(Object modeling scripts)

╭──

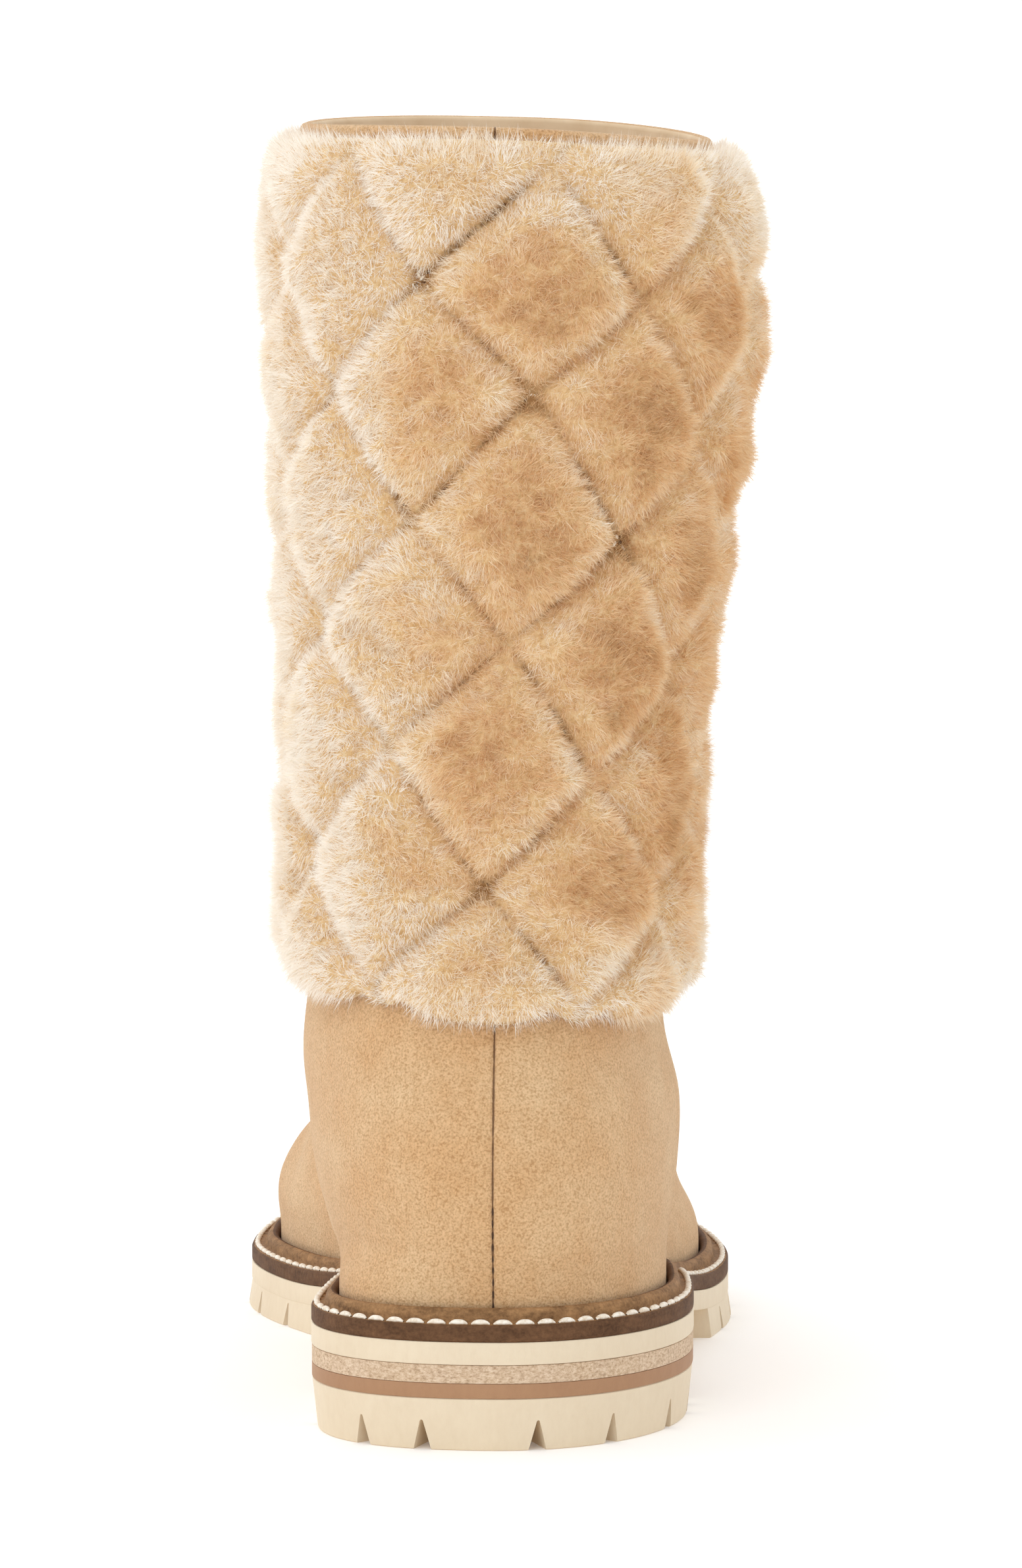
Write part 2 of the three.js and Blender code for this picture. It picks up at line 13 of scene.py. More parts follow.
import bmesh
import bpy
import numpy as np
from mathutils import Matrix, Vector


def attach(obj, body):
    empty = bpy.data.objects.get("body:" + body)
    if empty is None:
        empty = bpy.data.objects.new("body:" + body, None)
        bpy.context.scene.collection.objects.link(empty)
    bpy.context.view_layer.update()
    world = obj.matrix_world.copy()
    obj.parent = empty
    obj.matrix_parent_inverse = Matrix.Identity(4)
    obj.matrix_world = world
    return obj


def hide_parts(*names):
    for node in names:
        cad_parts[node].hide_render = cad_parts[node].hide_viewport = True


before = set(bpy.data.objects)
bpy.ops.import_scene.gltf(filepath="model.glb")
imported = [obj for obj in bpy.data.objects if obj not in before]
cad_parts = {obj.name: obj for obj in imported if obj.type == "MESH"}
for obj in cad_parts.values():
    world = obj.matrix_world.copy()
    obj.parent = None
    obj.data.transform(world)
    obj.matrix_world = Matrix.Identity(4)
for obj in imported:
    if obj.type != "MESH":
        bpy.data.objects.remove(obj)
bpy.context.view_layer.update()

# %% [markdown]
# ## The last's own sizes
#
# A shoemaker works from a last: the length, the outline of the sole, and sections at heights and at
# distances from the heel. The same short tables drive the construction model, so the fine shapes made here
# lie where its solids are. Sizes are millimetres: along runs from the back of the heel to the toe, across
# is positive on the lateral (outer) side, and z is the height above the floor.

# %% Sizes and tables
MM = 0.001
SOLE_LENGTH = 278
LATERAL, MEDIAL = 1, -1
# The sole's round back: how far forward it reaches on each side, and its power.
HEEL_REACH_LATERAL, HEEL_POWER_LATERAL = 50, 2
HEEL_REACH_MEDIAL, HEEL_POWER_MEDIAL = 36.5, 2.4
TOE_ROUND_FROM = 203
TOE_POWER = 2.2
HEEL_MIDDLE = 30  # from the heel's back to the frame's origin


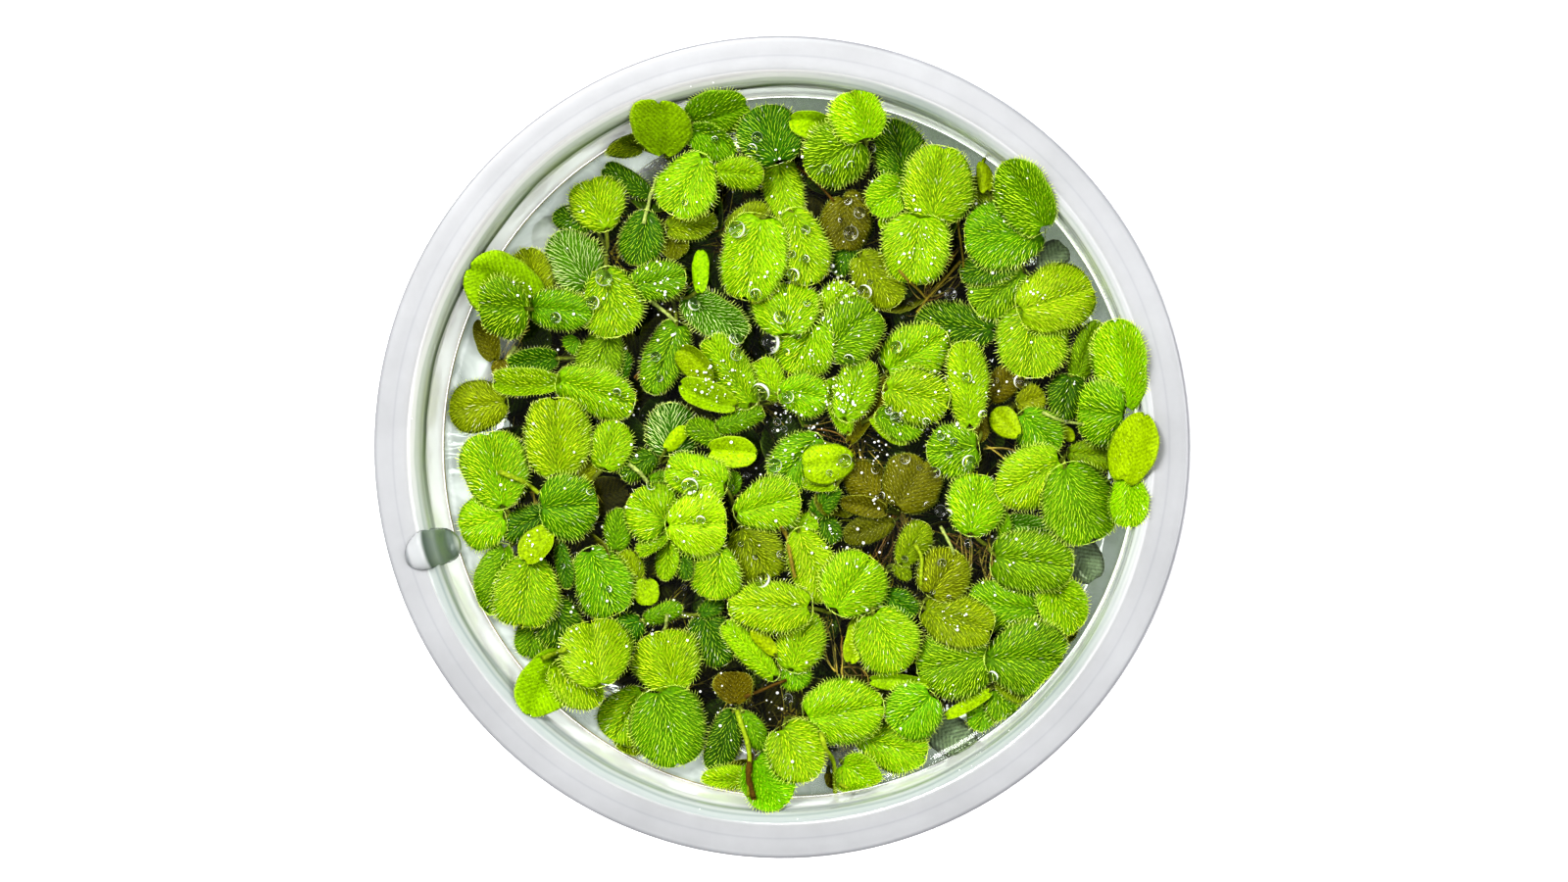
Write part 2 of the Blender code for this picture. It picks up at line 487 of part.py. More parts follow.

╰──

• **Written task**: Above are some records; repeat all of them exactly.

• **Response to the task**:
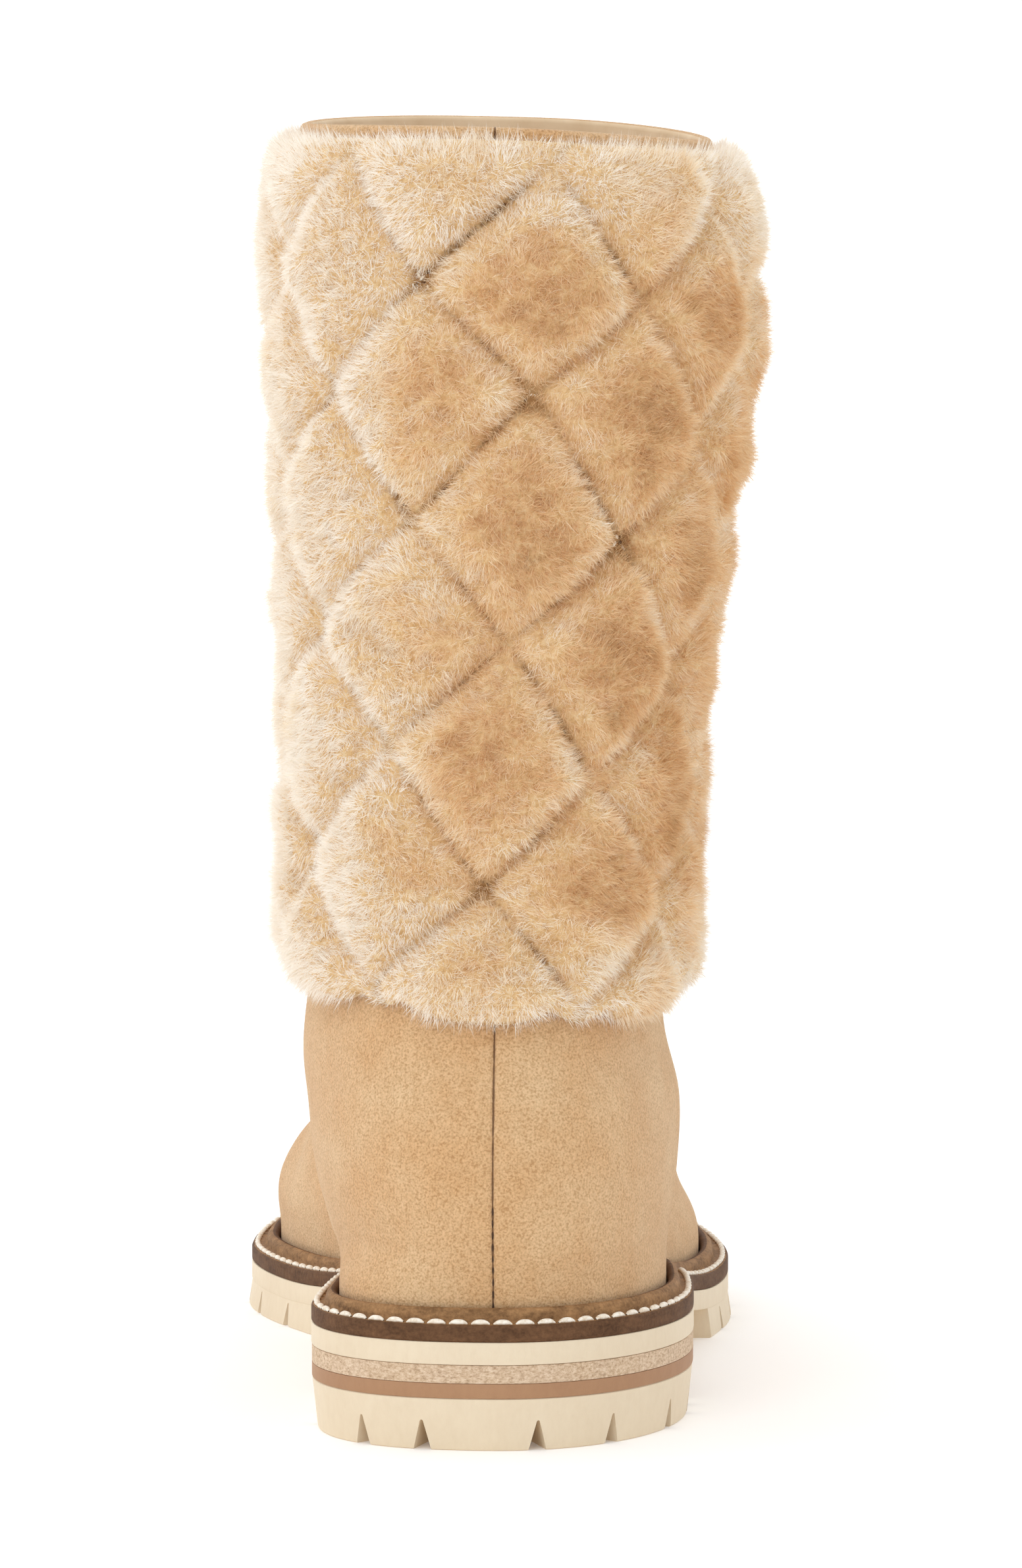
Write part 2 of the three.js and Blender code for this picture. It picks up at line 13 of scene.py. More parts follow.
import bmesh
import bpy
import numpy as np
from mathutils import Matrix, Vector


def attach(obj, body):
    empty = bpy.data.objects.get("body:" + body)
    if empty is None:
        empty = bpy.data.objects.new("body:" + body, None)
        bpy.context.scene.collection.objects.link(empty)
    bpy.context.view_layer.update()
    world = obj.matrix_world.copy()
    obj.parent = empty
    obj.matrix_parent_inverse = Matrix.Identity(4)
    obj.matrix_world = world
    return obj


def hide_parts(*names):
    for node in names:
        cad_parts[node].hide_render = cad_parts[node].hide_viewport = True


before = set(bpy.data.objects)
bpy.ops.import_scene.gltf(filepath="model.glb")
imported = [obj for obj in bpy.data.objects if obj not in before]
cad_parts = {obj.name: obj for obj in imported if obj.type == "MESH"}
for obj in cad_parts.values():
    world = obj.matrix_world.copy()
    obj.parent = None
    obj.data.transform(world)
    obj.matrix_world = Matrix.Identity(4)
for obj in imported:
    if obj.type != "MESH":
        bpy.data.objects.remove(obj)
bpy.context.view_layer.update()

# %% [markdown]
# ## The last's own sizes
#
# A shoemaker works from a last: the length, the outline of the sole, and sections at heights and at
# distances from the heel. The same short tables drive the construction model, so the fine shapes made here
# lie where its solids are. Sizes are millimetres: along runs from the back of the heel to the toe, across
# is positive on the lateral (outer) side, and z is the height above the floor.

# %% Sizes and tables
MM = 0.001
SOLE_LENGTH = 278
LATERAL, MEDIAL = 1, -1
# The sole's round back: how far forward it reaches on each side, and its power.
HEEL_REACH_LATERAL, HEEL_POWER_LATERAL = 50, 2
HEEL_REACH_MEDIAL, HEEL_POWER_MEDIAL = 36.5, 2.4
TOE_ROUND_FROM = 203
TOE_POWER = 2.2
HEEL_MIDDLE = 30  # from the heel's back to the frame's origin


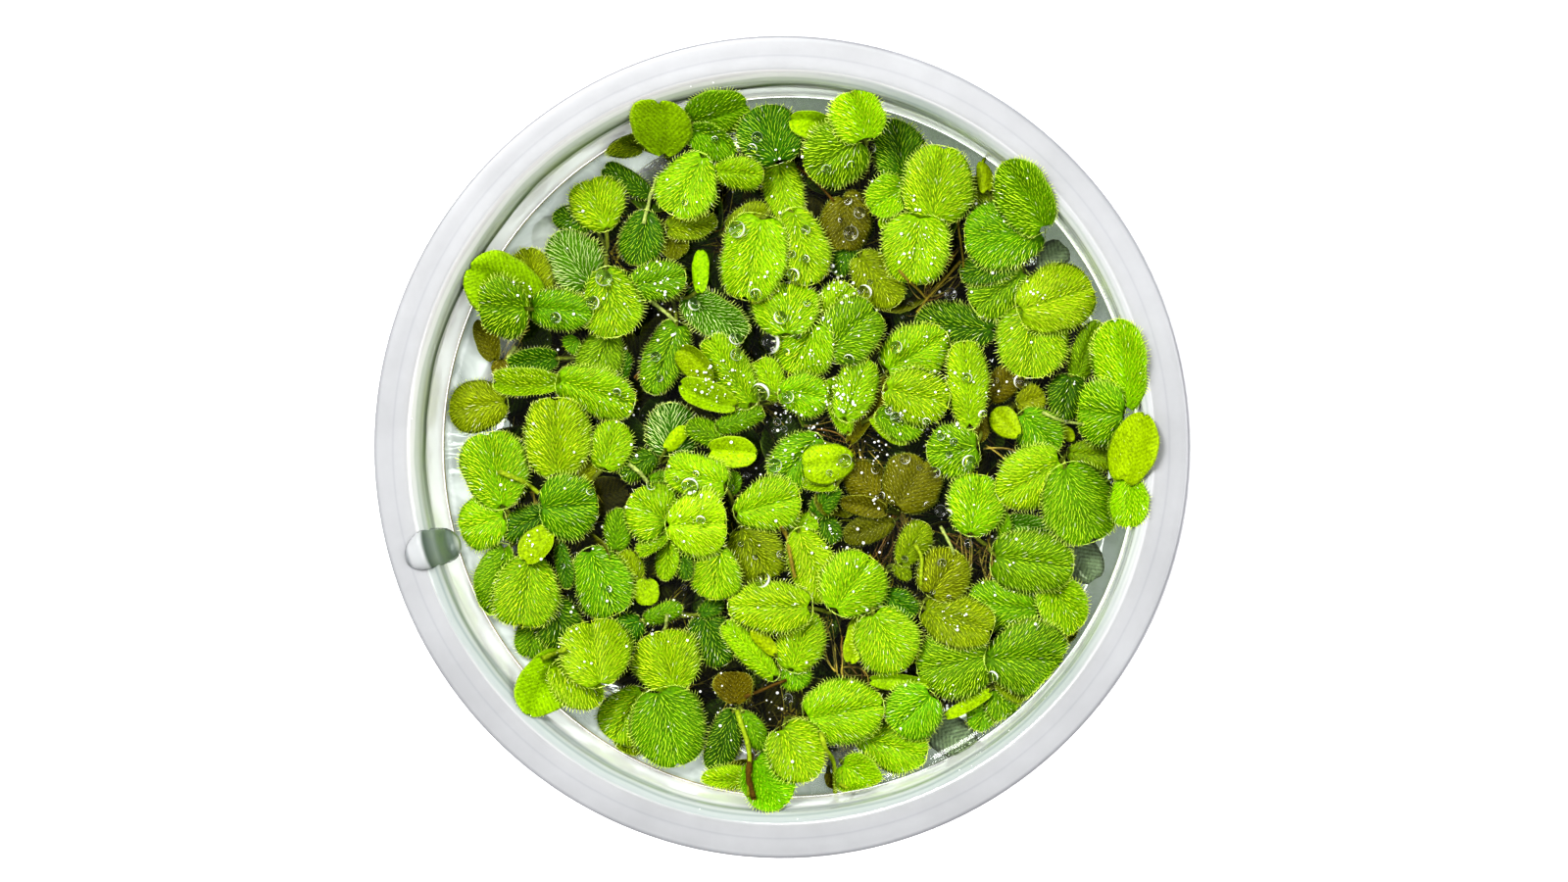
Write part 2 of the Blender code for this picture. It picks up at line 487 of part.py. More parts follow.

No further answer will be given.